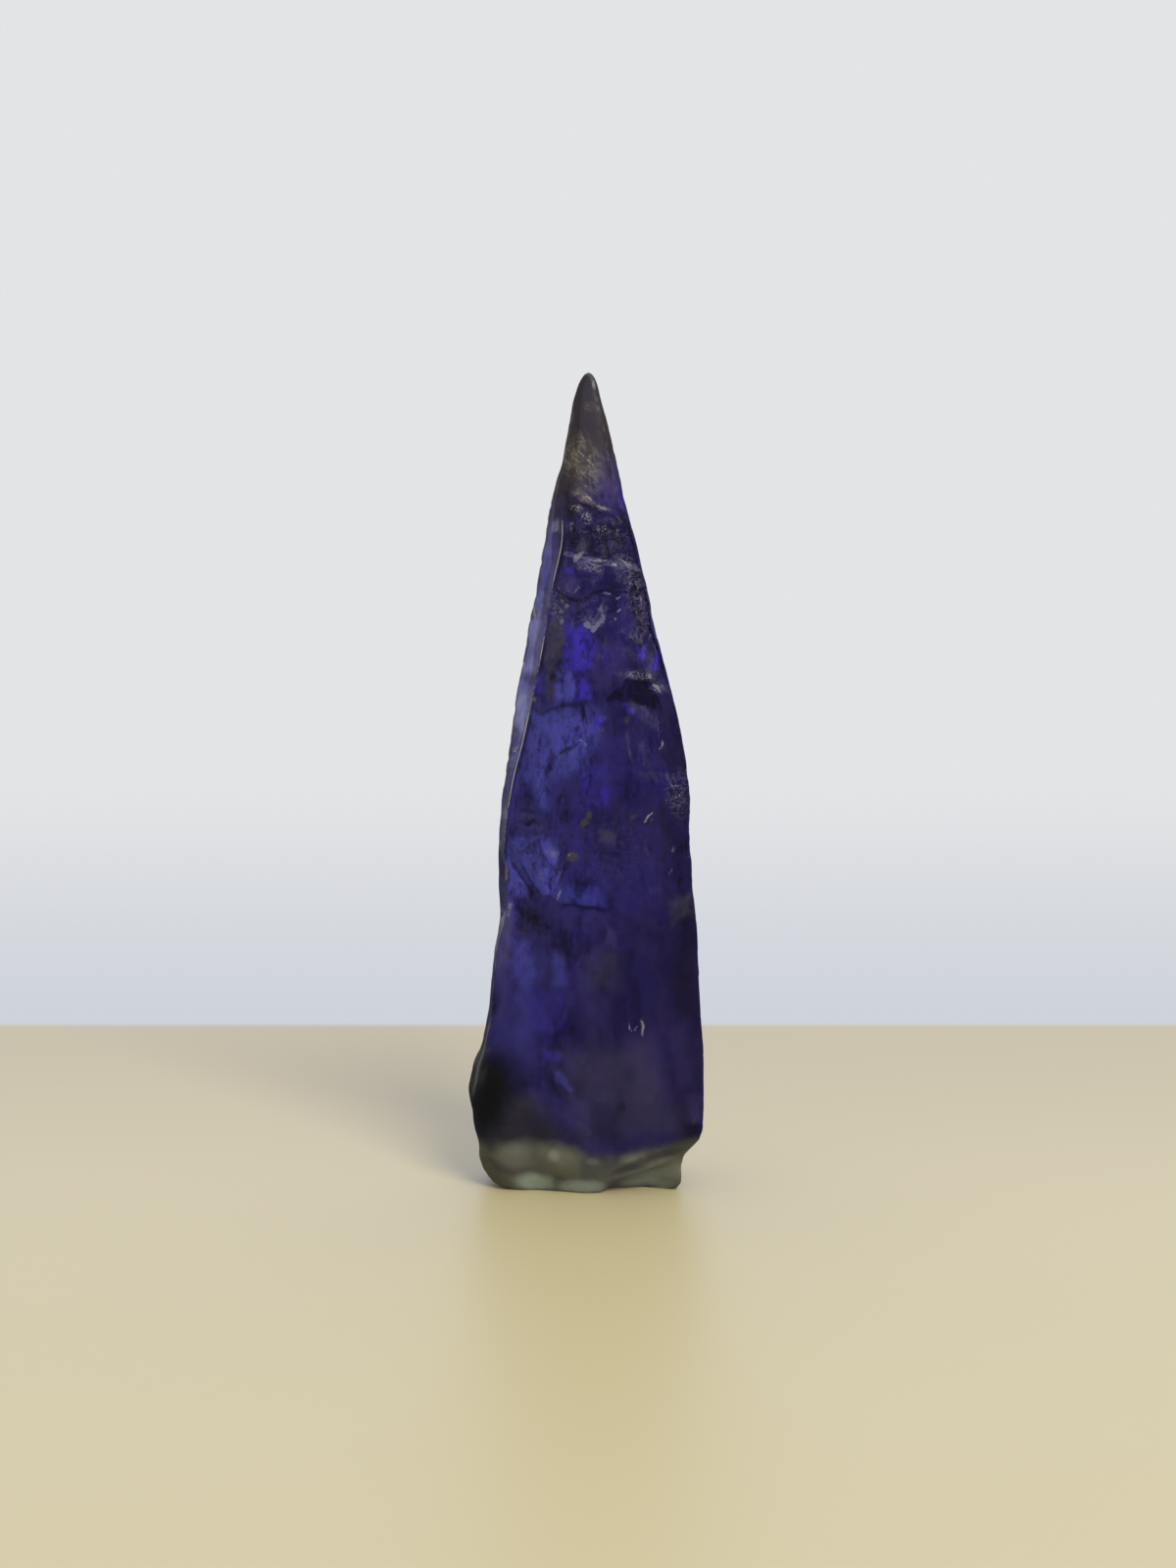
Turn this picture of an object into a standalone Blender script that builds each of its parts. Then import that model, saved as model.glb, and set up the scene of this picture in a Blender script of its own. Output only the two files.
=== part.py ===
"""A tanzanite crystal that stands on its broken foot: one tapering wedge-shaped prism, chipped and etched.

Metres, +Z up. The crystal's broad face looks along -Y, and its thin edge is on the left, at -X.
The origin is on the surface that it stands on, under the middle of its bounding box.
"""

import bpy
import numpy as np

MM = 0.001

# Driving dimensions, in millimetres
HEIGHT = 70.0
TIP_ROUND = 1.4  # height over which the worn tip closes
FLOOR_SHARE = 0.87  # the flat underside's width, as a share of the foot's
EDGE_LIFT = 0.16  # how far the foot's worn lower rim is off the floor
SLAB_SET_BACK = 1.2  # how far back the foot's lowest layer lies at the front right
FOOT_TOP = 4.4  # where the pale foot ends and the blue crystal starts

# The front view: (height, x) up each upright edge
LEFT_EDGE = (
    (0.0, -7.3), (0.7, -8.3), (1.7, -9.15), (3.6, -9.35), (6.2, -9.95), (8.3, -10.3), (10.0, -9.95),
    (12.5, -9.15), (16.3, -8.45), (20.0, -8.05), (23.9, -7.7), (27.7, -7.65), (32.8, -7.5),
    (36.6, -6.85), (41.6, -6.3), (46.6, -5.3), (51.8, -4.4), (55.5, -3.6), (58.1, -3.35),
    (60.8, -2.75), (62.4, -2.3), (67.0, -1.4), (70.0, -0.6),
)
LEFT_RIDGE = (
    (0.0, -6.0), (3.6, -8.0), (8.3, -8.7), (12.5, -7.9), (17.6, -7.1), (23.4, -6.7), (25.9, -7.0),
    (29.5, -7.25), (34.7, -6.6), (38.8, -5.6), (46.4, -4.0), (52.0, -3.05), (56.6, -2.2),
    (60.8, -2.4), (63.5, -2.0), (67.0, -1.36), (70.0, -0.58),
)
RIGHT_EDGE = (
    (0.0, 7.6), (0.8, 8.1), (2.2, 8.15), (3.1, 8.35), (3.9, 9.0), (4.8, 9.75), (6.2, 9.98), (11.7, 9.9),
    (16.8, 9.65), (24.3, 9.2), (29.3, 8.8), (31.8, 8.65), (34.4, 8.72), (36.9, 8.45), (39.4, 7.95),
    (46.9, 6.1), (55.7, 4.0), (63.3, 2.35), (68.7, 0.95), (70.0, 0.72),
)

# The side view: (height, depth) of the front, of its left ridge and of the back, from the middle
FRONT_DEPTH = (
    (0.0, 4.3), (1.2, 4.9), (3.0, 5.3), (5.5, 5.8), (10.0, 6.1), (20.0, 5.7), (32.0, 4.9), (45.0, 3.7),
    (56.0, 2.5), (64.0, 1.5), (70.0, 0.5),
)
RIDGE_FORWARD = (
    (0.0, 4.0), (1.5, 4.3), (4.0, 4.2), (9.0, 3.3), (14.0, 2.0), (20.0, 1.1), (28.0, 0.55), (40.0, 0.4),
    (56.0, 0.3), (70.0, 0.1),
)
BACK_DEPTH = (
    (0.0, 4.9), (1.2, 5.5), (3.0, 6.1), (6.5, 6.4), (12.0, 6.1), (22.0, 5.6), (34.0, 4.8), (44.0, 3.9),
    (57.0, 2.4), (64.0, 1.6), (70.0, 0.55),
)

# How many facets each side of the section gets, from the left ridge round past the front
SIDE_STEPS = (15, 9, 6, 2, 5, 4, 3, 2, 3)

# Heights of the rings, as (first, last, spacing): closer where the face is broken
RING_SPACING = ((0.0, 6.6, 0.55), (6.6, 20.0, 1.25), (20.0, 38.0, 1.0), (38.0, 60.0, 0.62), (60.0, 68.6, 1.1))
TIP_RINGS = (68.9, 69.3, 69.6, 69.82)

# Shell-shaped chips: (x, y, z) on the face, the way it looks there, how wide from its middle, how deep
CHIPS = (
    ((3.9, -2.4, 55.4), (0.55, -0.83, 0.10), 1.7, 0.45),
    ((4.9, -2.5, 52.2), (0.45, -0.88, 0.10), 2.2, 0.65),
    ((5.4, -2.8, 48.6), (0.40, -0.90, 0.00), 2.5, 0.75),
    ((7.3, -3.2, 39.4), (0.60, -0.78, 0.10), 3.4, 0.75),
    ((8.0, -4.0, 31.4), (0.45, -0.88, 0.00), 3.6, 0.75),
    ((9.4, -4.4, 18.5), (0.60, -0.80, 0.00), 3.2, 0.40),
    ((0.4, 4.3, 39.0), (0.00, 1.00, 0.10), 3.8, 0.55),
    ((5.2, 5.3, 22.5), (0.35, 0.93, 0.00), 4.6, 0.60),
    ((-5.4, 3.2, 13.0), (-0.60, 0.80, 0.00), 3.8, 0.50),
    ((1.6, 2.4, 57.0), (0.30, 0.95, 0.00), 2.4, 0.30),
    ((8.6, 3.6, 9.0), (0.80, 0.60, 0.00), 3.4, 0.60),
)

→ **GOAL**
Identify each line holding the string "import", and copy it out.

→ **REPLY TO THE EXERCISE**
Turn this picture of an object into a standalone Blender script that builds each of its parts. Then import that model, saved as model.glb, and set up the scene of this picture in a Blender script of its own. Output only the two files.
import bpy
import numpy as np